Thompson gained national attention in 2005 after a brazen escape from a Harris County jail during a resentencing hearing. Disguised as an investigator using smuggled clothing and a doctored prison ID, he walked out of the facility before being recaptured days later in Louisiana.
Despite the notoriety, Thompson spent more than two decades on death row, during which he attracted supporters and maintained an online presence that periodically drew criticism from the victims’ families.
His execution follows a particularly active year for capital punishment in the United States.
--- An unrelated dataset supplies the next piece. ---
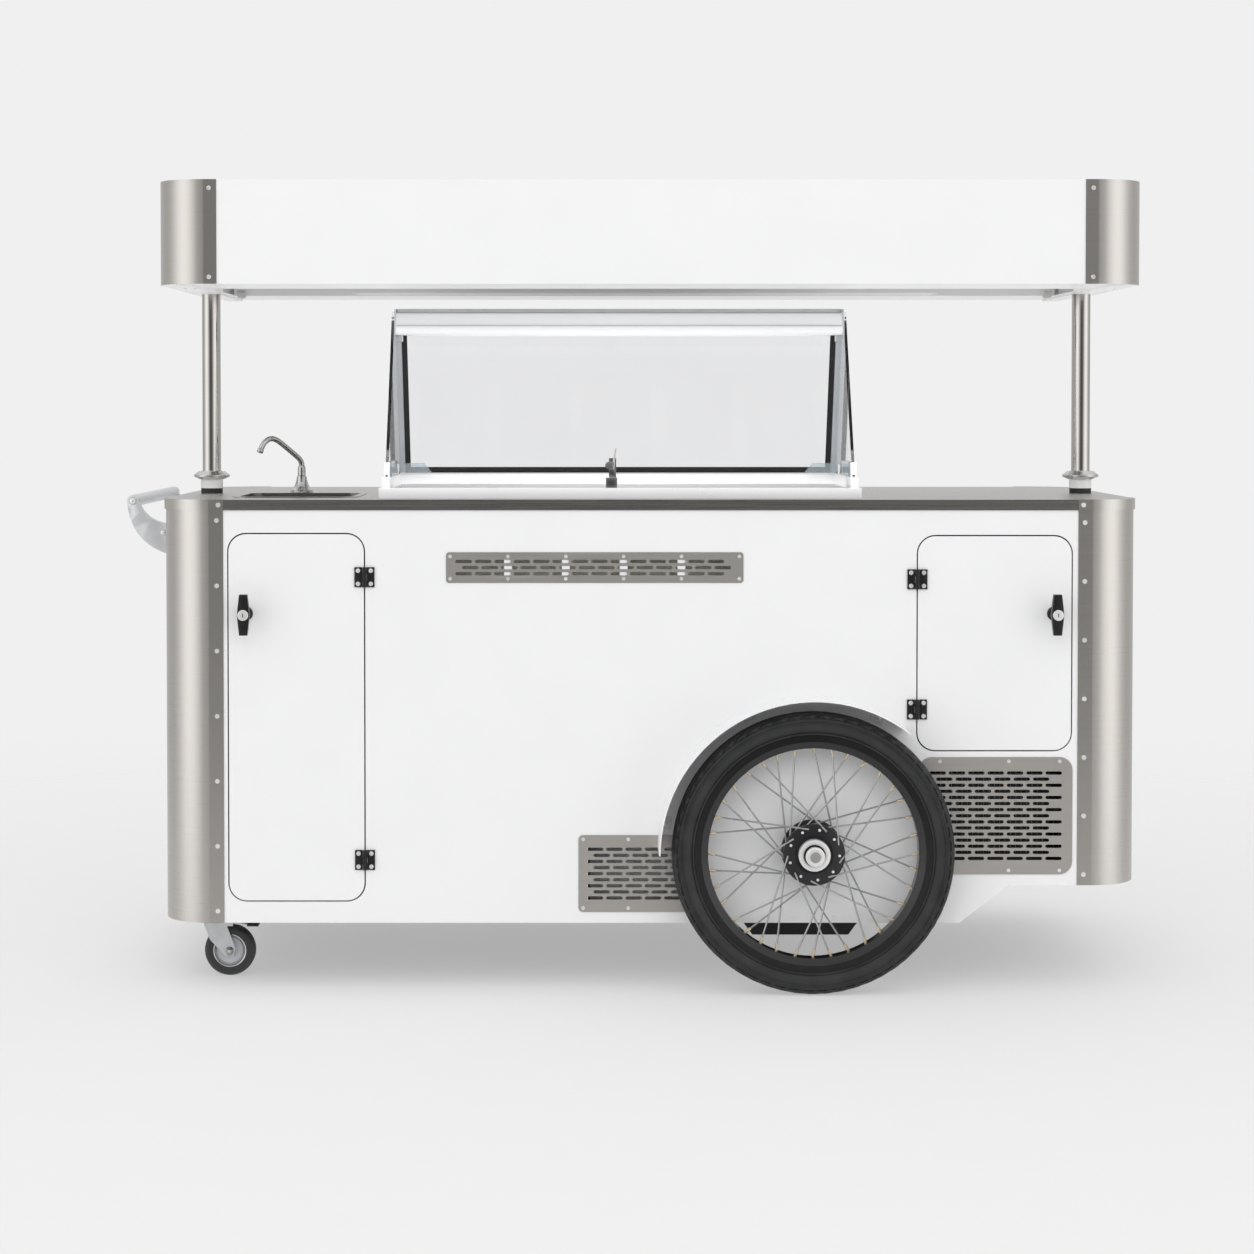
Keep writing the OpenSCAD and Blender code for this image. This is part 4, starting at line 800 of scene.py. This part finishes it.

Authorities carried out 47 executions in 2025 — the highest number since 2009. Florida led the nation with 19 executions, followed by Alabama, South Carolina, and Texas with five each.
Most executions last year were conducted by lethal injection, though some states also used firing squads and nitrogen hypoxia, a method condemned by United Nations experts as inhumane.
The death penalty remains legal in 27 U.S. states, though 23 have abolished it and three others — California, Orego,n and Pennsylvania — currently have moratoriums in place.
President Donald Trump has repeatedly voiced support for capital punishment, calling for its expanded use in what he describes as the “vilest crimes.”
For Wade Hayslip, the focus now is on remembering his mother — a hardworking business owner who prioritized her son’s education and instilled in him compassion for others — rather than the man who killed her.
“For so long, the attention was on him,” Hayslip said. “That overshadowed who she was and what she represented.”